Krąg osób, które o tym wiedziały jest bardzo wąski. Wściekł się Tobiszowski, bo doszło do niezłej zadymy medialnej, a i związkowcom zaczęły puszczać nerwy
-– wyjaśnia mój informator. Poszukiwania autora „zdrady” trwają. Stres wiceministra Grzegorza Tobiszowskiego przy okazji lektury artykułu w DGP może okazać się drobiazgiem wobec ewentualnego fiaska notyfikacji programu restrukturyzacji górnictwa.
Dochodzi do sytuacji, że dopiero na wyraźnie polecenie Krzysztofa Tchórzewskiego, szefa resortu energii, Kowalczyk zdaje sprawozdania ze swoich spotkań w Brukseli. Czasem jesteśmy zaskakiwani rozwojem sytuacji
-– ujawnia jeden z moich rozmówców, który lojalnie uprzedza, że nie należy do „fan klubu” Kowalczyka.
Zawodowy życiorys Wojciecha Kowalczyka robi wrażenie.
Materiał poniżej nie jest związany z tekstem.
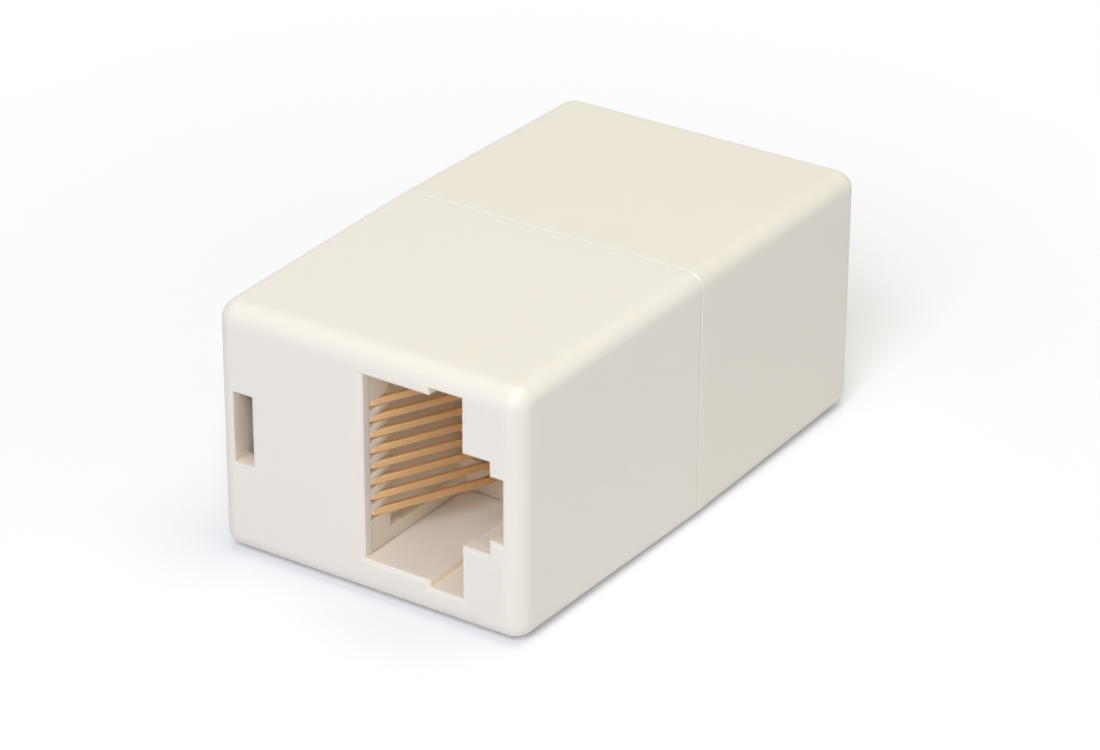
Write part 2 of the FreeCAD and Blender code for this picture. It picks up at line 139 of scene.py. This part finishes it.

Absolwent Wydziału Handlu Zagranicznego w Szkole Głównej Planowania i Statystyki w Warszawie (obecnie SGH). W latach 1995-2001 oraz 2004-2010 pracował w Banku Handlowym, odpowiadając m.in. za aktywność banku na krajowych i międzynarodowych rynkach finansowych oraz na rynku dłużnych papierów wartościowych.
Od lutego 2001 do października 2004 Dyrektor Rynku Papierów Dłużnych w Merrill Lynch International London. Od lutego 2011 r. dyrektor Banku Gospodarstwa Krajowego odpowiedzialny za pion sprzedaży i rynków finansowych, a od czerwca 2011 wiceprezes zarządu BGK, gdzie nadzorował sprzedaż produktów bankowych, rynki finansowe, finansowanie projektów inwestycyjnych oraz działalność zleconą w zakresie mieszkaniowego budownictwa społecznego i służby zdrowia.
Od sierpnia 2012 r. podsekretarz stanu w Ministerstwie Finansów. Od 16 czerwca 2014 r. podsekretarz stanu w Ministerstwie Skarbu Państwa. 18 listopada 2014 r. został natomiast sekretarzem stanu w Ministerstwie Gospodarki i Pełnomocnikiem Rządu do spraw restrukturyzacji górnictwa węgla kamiennego. Jak widać rządy upadają, a Wojciech Kowalczyk nadal walczy z górnictwem.